As of December 26, 2014, LDOE has refused to comply with the September 2014 judgment that it non-selectively surrender de-identified New Orleans student data to all interested research agencies.
One month following the above judgment of appeal, in October 2014, charter-friendly Cowen Institute in New Orleans tried to sell charters via a “study” in which it used value-added modeling (VAM) to demonstrate charter school test score gains– except that the Cowen study did not utilize VAM at all. Completely wrong analysis. The situation became an incredible embarrassment for Cowen Institute – so much so that Cowen Institute Director John Ayers abruptly resigned one month following the botched VAM study fiasco.

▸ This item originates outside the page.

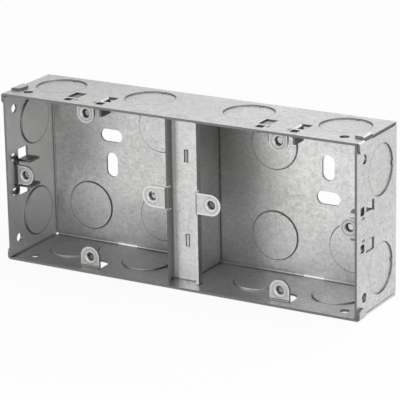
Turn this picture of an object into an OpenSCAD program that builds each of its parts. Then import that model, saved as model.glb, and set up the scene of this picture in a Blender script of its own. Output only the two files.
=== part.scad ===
// Twin flush back box of folded galvanised sheet, with two gangs side by side.
// It stands on its bottom wall, opens towards -Y, and its origin is the centre of its base.

/* [Box] */
// Width over the side walls
body_w = 159; // [158:0.5:164]
// Height over the top and bottom walls
body_h = 70.5; // [70:0.5:74]
// Depth from the front edge to the rear face
body_d = 35; // [32:1:47]
// Sheet thickness of the body
sheet_t = 1; // [0.8:0.1:1.1]
// Outer radius of the folds round the back
bend_r = 1.6; // [1.5:0.1:2.5]
// Gap in the open seams at the corners
seam_gap = 0.3; // [0.2:0.1:0.5]

/* [Gangs] */
// Distance of each gang's centre from the middle of the box
gang_x = 43.5; // [43:0.5:44]
// Distance between the two screw holes of a pair
lug_pitch = 60.3; // [60:0.1:60.5]
// Setback of the lug faces from the front edge
lug_set = 5; // [4.5:0.5:6]

/* [Lugs] */
// Width of a lug tongue
tongue_w = 8.7; // [8:0.1:9.5]
// Diameter of the tapped hole, drawn plain
tap_d = 3.2; // [2.9:0.1:3.5]
// Diameter of the rounded-off entry in front of a tapped hole
entry_d = 4.2; // [3.8:0.1:4.6]
// Outer diameter of the drawn collar behind a tapped hole
collar_d = 5.4; // [5:0.1:6]
// Length of the drawn collar
collar_l = 1.2; // [0.8:0.1:2]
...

Aside from issues of not “making the grade” by the state’s own criteria, the RSD miracle facade is also peeling at the edges from its own lack of regulation.
In their haste to get what they wanted, those who schemed to convert New Orleans to an out-of-state-run, market-driven, under-regulated, all-charter district actually performed a corruption scenario substitution. Though LDOE, BESE, and other “choice” promoters might try to hide it, there are many red flags, and they are indeed waving wildly.
In May 2013, I wrote about the Louisiana legislative auditor’s finding of a lack of oversight for Louisiana charters. Due to a continued lack of sufficient state regulation, the potential for charter fraud is alive and well in New Orleans in 2014, including this operator’s forging records and not paying into pension plans. Without sufficient state oversight, an employee at one charter school could even be arrested for sexual misconduct, and due to no uniformity regarding background checks across all charter schools, be hired at another charter years later, and again face sexual misconduct charges.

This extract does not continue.